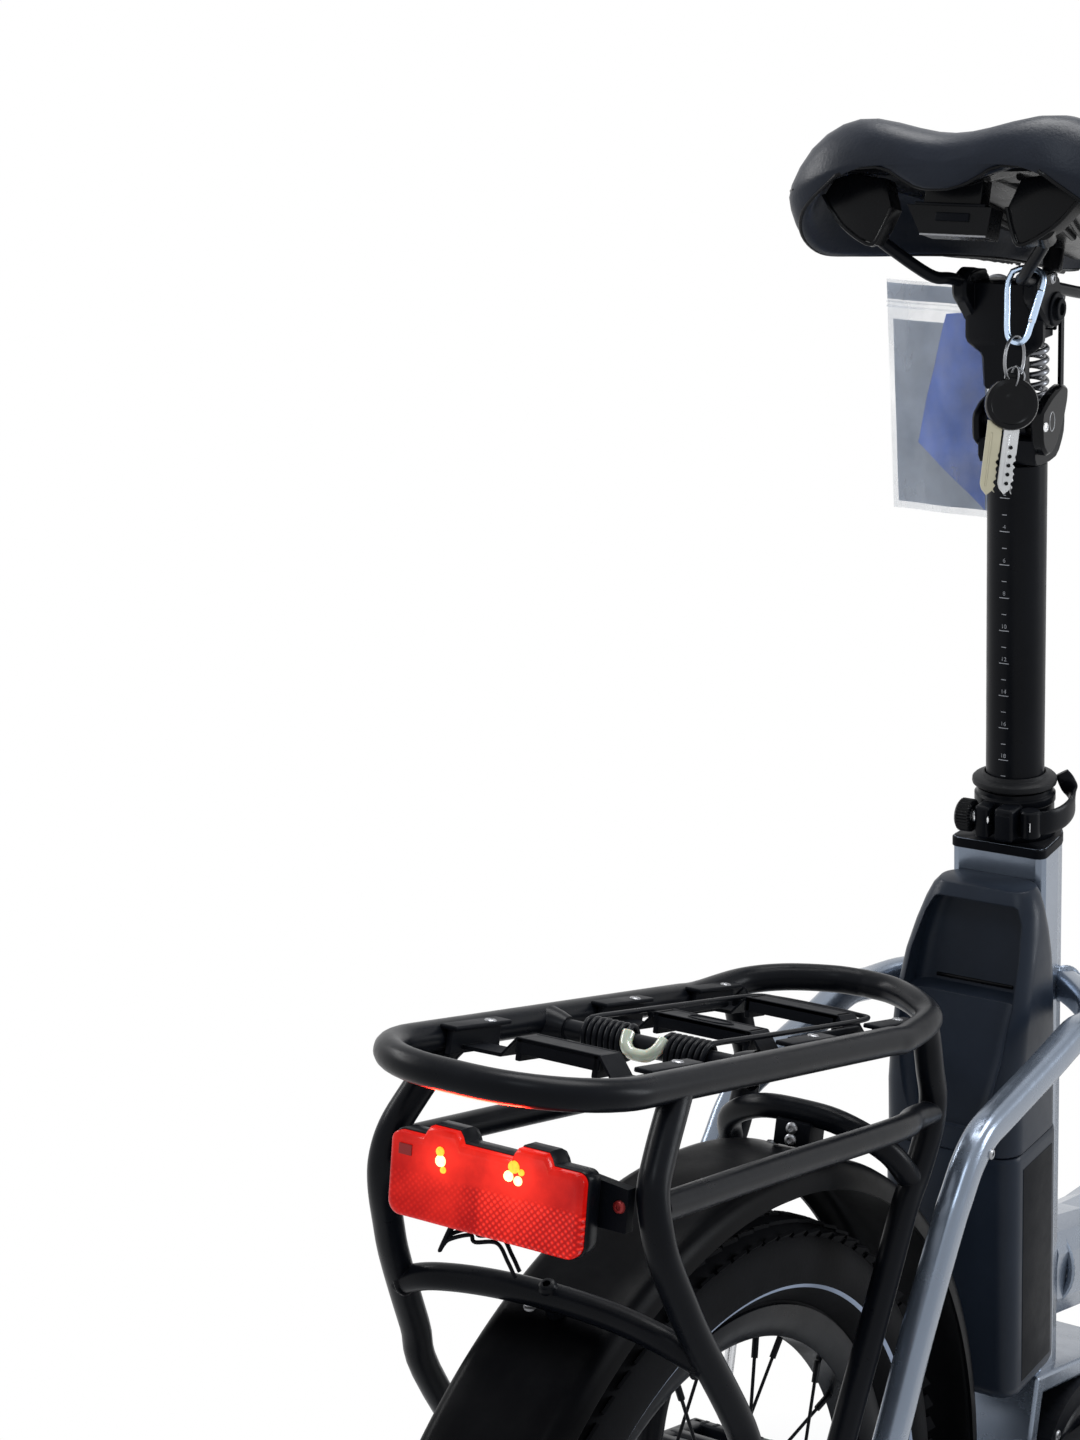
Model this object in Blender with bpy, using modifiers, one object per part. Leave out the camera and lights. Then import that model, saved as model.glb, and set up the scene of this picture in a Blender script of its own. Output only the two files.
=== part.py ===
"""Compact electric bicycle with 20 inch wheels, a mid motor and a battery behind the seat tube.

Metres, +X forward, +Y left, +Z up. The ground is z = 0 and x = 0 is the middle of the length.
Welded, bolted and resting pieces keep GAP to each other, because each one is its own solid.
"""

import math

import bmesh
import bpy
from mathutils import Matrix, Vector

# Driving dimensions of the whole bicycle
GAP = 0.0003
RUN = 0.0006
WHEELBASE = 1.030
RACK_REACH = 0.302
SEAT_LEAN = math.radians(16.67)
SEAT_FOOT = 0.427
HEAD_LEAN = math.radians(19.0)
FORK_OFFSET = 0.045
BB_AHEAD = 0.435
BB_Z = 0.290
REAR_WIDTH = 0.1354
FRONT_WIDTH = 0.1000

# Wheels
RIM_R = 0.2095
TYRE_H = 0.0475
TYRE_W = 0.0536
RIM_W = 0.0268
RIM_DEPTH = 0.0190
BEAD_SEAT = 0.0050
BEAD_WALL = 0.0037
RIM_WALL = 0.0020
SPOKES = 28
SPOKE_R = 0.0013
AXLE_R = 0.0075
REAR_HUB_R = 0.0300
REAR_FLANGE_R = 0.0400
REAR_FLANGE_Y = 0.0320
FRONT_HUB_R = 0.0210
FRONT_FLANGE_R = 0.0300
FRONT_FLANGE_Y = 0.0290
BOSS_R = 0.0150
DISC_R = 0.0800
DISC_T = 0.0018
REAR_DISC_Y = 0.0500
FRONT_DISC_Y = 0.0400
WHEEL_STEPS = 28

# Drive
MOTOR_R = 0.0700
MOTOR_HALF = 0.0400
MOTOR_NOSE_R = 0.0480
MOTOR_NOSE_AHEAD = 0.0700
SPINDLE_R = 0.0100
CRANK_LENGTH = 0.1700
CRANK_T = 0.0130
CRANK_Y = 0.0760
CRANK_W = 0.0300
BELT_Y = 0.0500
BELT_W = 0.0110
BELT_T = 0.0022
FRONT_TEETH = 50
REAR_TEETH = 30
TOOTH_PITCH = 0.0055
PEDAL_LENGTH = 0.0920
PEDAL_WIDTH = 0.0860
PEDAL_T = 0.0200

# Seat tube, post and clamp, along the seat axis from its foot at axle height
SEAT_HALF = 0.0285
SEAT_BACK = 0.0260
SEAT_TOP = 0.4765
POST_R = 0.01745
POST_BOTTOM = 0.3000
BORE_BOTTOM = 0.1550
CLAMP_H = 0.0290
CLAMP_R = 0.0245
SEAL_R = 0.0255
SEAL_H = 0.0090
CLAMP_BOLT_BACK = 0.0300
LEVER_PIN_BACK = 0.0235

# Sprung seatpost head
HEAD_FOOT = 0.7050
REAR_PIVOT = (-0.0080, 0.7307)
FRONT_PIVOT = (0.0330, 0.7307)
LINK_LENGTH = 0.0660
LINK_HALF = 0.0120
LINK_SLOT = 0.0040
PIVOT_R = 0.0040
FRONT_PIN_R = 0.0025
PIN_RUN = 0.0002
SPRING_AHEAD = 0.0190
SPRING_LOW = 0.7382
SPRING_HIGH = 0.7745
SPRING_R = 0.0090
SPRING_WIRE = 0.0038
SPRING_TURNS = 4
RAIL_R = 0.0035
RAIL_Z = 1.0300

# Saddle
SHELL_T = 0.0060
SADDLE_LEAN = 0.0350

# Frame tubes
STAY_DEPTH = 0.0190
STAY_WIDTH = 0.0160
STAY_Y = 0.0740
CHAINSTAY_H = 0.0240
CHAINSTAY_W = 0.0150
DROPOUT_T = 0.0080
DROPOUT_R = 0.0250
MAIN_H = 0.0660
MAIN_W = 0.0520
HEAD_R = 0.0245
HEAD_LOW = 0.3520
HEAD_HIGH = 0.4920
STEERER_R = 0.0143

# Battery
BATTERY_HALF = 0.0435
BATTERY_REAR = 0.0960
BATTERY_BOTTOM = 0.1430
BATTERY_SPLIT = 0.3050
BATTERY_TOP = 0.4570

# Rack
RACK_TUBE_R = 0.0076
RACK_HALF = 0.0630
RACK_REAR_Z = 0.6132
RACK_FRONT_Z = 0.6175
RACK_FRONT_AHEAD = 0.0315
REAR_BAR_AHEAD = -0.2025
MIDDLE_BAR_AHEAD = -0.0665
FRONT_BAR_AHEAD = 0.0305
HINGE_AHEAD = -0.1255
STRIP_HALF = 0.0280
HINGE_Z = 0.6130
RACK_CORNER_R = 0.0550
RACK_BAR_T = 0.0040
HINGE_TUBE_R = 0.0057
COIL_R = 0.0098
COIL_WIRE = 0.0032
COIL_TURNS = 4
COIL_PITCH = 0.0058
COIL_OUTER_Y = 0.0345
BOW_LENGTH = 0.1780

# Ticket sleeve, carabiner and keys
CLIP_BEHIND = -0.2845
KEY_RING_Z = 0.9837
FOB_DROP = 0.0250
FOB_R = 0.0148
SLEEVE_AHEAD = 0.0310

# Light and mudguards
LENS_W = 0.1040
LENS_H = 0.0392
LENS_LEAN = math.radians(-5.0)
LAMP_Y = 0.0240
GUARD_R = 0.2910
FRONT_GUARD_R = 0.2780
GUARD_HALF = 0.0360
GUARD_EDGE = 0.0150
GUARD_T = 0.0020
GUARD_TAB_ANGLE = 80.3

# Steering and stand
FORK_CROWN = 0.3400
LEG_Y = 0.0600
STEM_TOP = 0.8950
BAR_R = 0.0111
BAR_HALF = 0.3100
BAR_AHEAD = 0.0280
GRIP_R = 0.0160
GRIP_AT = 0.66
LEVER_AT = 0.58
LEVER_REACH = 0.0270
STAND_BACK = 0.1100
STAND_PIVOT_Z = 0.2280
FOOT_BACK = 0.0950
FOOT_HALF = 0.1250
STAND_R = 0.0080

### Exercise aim
Please repeat word for word the lines above that run from the beginning through the line containing "FRONT_WIDTH = 0.1000", keeping both the first and that last line.

### Solution for this task
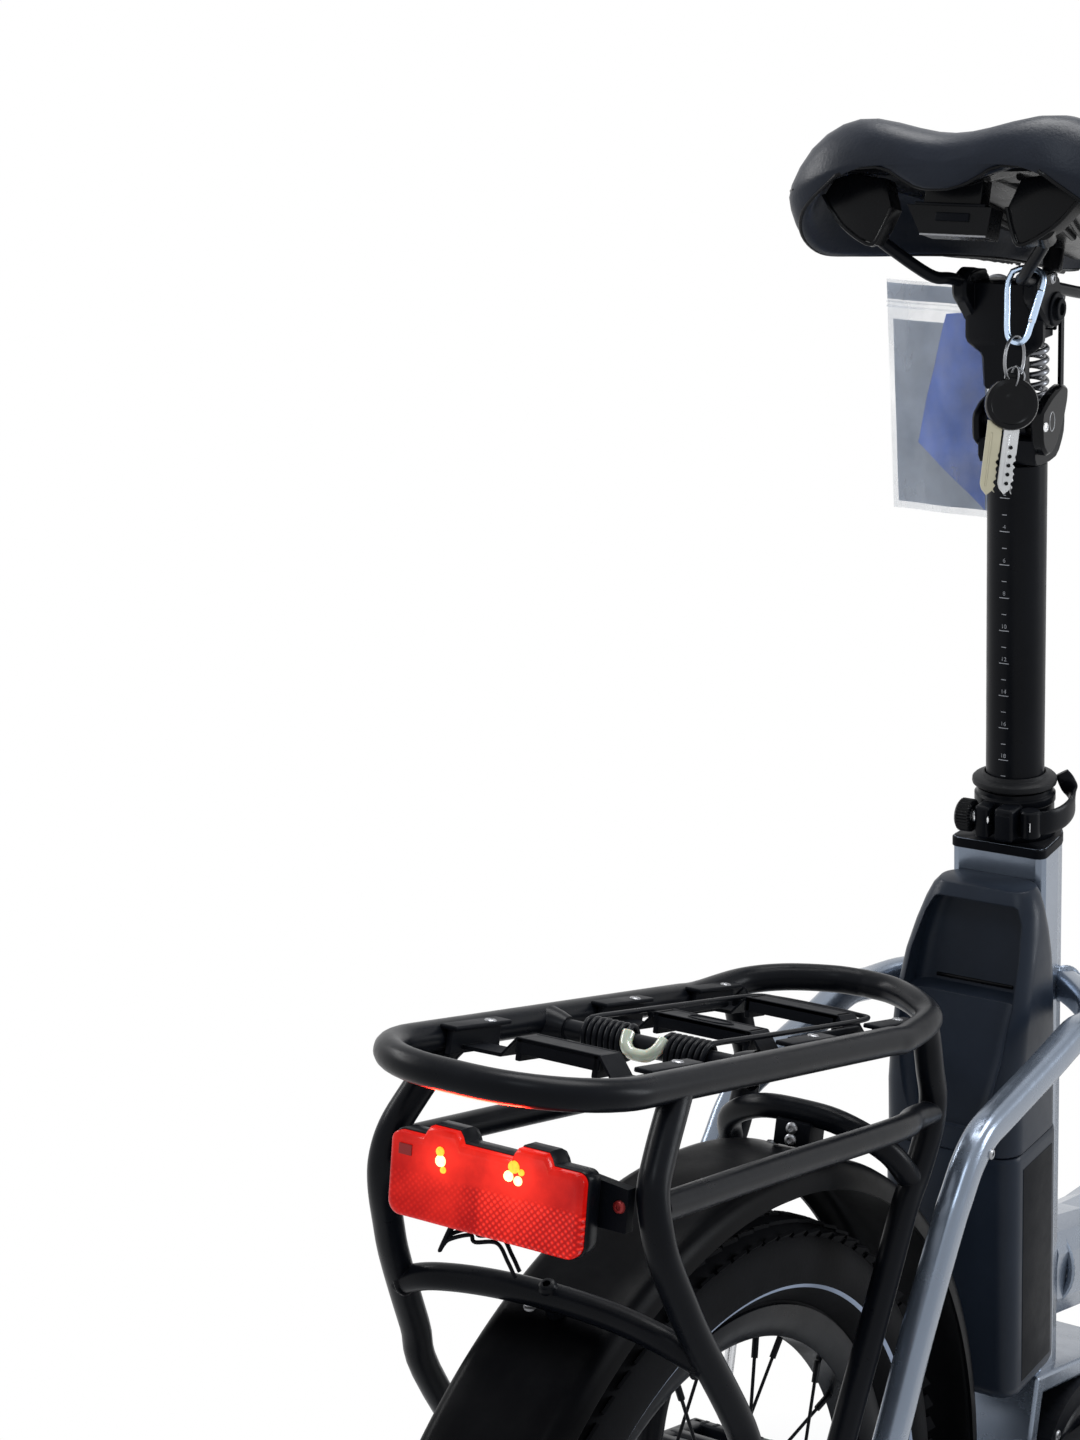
Model this object in Blender with bpy, using modifiers, one object per part. Leave out the camera and lights. Then import that model, saved as model.glb, and set up the scene of this picture in a Blender script of its own. Output only the two files.
=== part.py ===
"""Compact electric bicycle with 20 inch wheels, a mid motor and a battery behind the seat tube.

Metres, +X forward, +Y left, +Z up. The ground is z = 0 and x = 0 is the middle of the length.
Welded, bolted and resting pieces keep GAP to each other, because each one is its own solid.
"""

import math

import bmesh
import bpy
from mathutils import Matrix, Vector

# Driving dimensions of the whole bicycle
GAP = 0.0003
RUN = 0.0006
WHEELBASE = 1.030
RACK_REACH = 0.302
SEAT_LEAN = math.radians(16.67)
SEAT_FOOT = 0.427
HEAD_LEAN = math.radians(19.0)
FORK_OFFSET = 0.045
BB_AHEAD = 0.435
BB_Z = 0.290
REAR_WIDTH = 0.1354
FRONT_WIDTH = 0.1000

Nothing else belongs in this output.